John offers strange images—images made even stranger in the intervening 2000 years since they were first written down. But what he sees and then describes for his readers in the seventh chapter of this Apocalypse remains fresh even to this day, and I believe it still has power to heal and to transform and to invigorate the Church for mission. If we dare to look, and to listen, we too might be prodded and jarred from complacency. He sees a great multitude, which no one could count. That in itself is a word of hope to beleagured congregations in every age; congregations which may feel burned out and worn out and perhaps isolated, or feel that they must do it all. In that “great multitude” of disciples, that no one could count!—there is much to ponder, for it is a reminder that we are not alone and that we are a part of something here and now that is much bigger than we realize. I must tell you it is perhaps the greatest gift of diocesan ministry for me because I can picture those gathered even now not just in these pews, but in Williamstown and Sheffield, and headed east to Greenfield and Southwick and Fitchburg and Westborough. On any given Sunday, across this diocese, we may still be a small denomination. But there are more of us gathered to break the bread and share the cup even in this small denomination than we sometimes realize.  

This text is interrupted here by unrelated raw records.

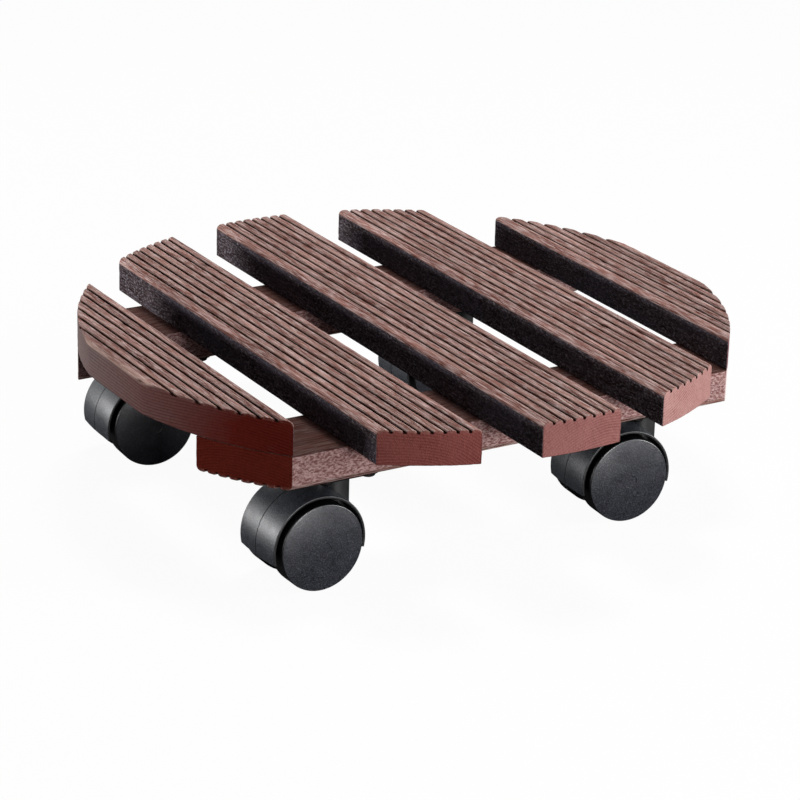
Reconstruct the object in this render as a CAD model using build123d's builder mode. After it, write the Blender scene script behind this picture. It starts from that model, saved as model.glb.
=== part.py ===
from build123d import *
import os
from math import cos, radians, sin

os.makedirs("parts", exist_ok=True)

# Plant caddy: five grooved boards on two battens, cut to one disc, on four swivel castors.
# Millimetres, Z up. The origin is on the floor under the middle of the disc.
# The boards run along Y and the battens along X.

# Deck
DECK_RADIUS = 150.0
FLAT_DEPTH = 2.4
BOARD_WIDTH = 40.0
BOARD_THICKNESS = 16.0
BOARD_COUNT = 5
OUTER_BOARD_TRIM = 4.8
BATTEN_INSET = 71.0
CUT_OVERSHOOT = 1.0
GROOVE_COUNT = 7
GROOVE_PITCH = 5.0
GROOVE_WIDTH = 0.9
GROOVE_DEPTH = 1.4
RIB_ROUNDING = 1.1
RIBBED_EDGE_ROUNDING = 2.4
PLAIN_EDGE_ROUNDING = 0.5

# Screws from the battens up into the boards
WOOD_SCREW_LENGTH = 28.0
WOOD_SCREW_RADIUS = 1.75
WOOD_SCREW_HEAD_RADIUS = 3.5
WOOD_SCREW_HEAD_HEIGHT = 2.2
WOOD_SCREW_POINT = 3.5
OUTER_SCREW_OFFSET = 14.4
SECOND_SCREW_OFFSET = 11.2
SECOND_SCREW_SPREAD = 3.0
MIDDLE_SCREW_SPREAD = 9.0
SCREW_STAGGER = 7.5

# Castor: places
CASTOR_HEIGHT = 50.5
CASTOR_INSET = 69.2
CASTOR_TRAIL = 15.5
CASTOR_ANGLES = {
    "front_left": 1.0,
    "front_right": -4.0,
    "rear_left": -3.0,
    "rear_right": -1.0,
}

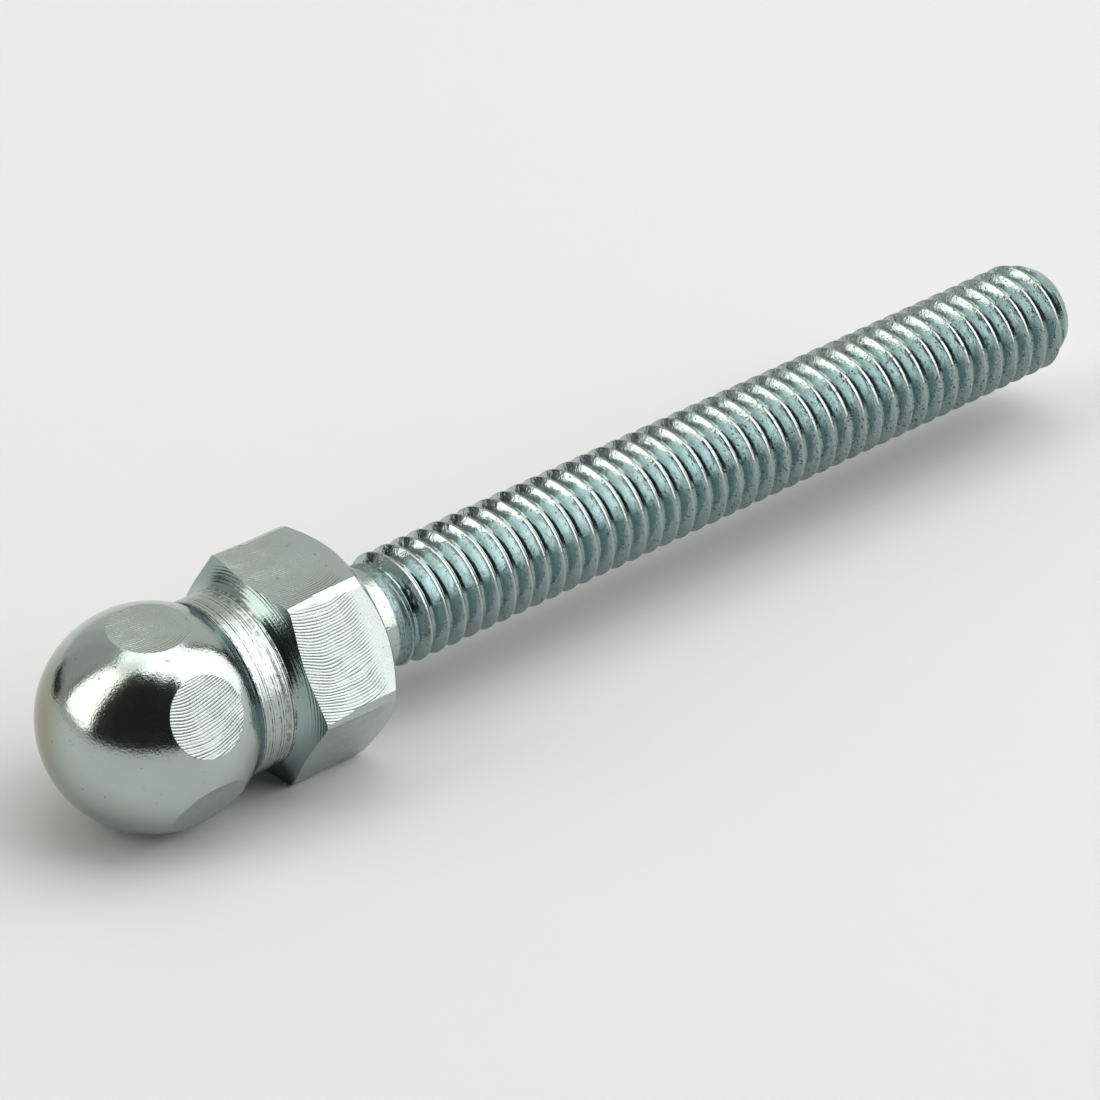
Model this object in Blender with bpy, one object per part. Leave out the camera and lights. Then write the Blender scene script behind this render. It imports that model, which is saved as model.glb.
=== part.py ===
"""Ball-ended adjusting stud: a ball, a hexagon and a 5/16-18 UNC thread, turned from one hexagonal bar.

The stud lies along X with the ball towards -X and one pair of hexagon flats level. Dimensions are in
millimetres. A station is a distance along the axis from the ball's centre towards the thread.
"""

import math

import bmesh
import bpy

MM = 0.001

# Ball and neck
BALL_RADIUS = 7.5
BALL_END_STATION = 3.9
RELIEF_RADIUS = 6.05
RELIEF_START = 4.2
RELIEF_END = 4.4
NECK_RADIUS = 6.15
NECK_START = 4.5
FLARE_START = 7.05
FLARE_ARC_RADIUS = 2.4

# Hexagon
ACROSS_FLATS = 14.0
BAR_RADIUS_FRONT = 8.0
BAR_RADIUS = 7.88
HEX_START = 8.08
BAR_STEP = 10.25
HEX_CORNER_END = 13.78
CHAMFER_END_RADIUS = 6.8
SHOULDER = 14.6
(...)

In John’s vision, they don’t all look alike. They come from every nation, from all tribes and peoples and they speak many languages. It is the Lamb at the center that defines who they are; not their nation-states or their flags, nor their creeds nor their denominations. Not their socio-economic class nor skin-color nor sexual orientation. It is this Lamb who unites this pluralistic community into One Body singing one song: “Salvation belongs to our God and to the Lamb!” It is He who matters, above all else, for it is he whom these saints worship day and night.
The promise remembered is the promise foretold. And it still has the power to enliven the Church for mission. In a world where children go to bed hungry in this richest nation in the world, the seer imagines no more hunger. In a world of gun violence the seer imagines no more tears. In a world where the water in Flint, Michigan is not potable, the seer imagines no more thirst. No more hunger. No more tears. The Church is called to work from the nightmare that is, for so many, toward the dream God has for this world. The Church is called to do justice, and love mercy and walk humbly with God. That begins by learning to not be afraid.

This fourth Sunday of Easter is sometimes called “Good Shepherd Sunday.” That’s the theme for the day:
  • Today’s opening collect that reminded us that Jesus is the Good Shepherd who calls us each by name; 
  • The 23rd Psalm which is almost certainly the most widely known of all the psalms even among those who know little else from the Bible—describing a shepherd whom we can rely on. 
  • The gospel reading from the fourth gospel that reiterates how the sheep hear their shepherd’s voice, calling them by name.

But it’s this strange text from this even stranger Apocalypse that draws me into the meaning of this day even more than all the rest, and captures my imagination and I hope yours, too. It stands as a bold reminder to the Church in every age that no matter how tired or weak or confused we may feel in a world that seems as if it’s gone stark raving mad, we must not lose hope. That hope is always directed to us as persons, to each by name. But it’s all about us. We are part of a much larger whole, part of Christ’s Body through the Sacrament of Holy Baptism.

By keeping our eyes open, and focusing on the Good Shepherd—by listening for his voice amid all of the noise of the world—and by being willing to change our point-of-view from that of the dominant culture around us by standing with the most vulnerable on the fringes of society, we have a chance to become the kind of communities that are able “to hear the Apocalypse.”

And in our hearing, there is always the chance that we may actually become doers of the Word we hear. Followers of Jesus, the Good Shepherd, who calls us still, by name. May we proclaim with our lives what we profess with our lips, as we become agents of reconciliation and instruments of peace who share even now in the work of feeding the hungry, and wiping away the tears of all who mourn, and of becoming the beloved community, for Christ’s sake.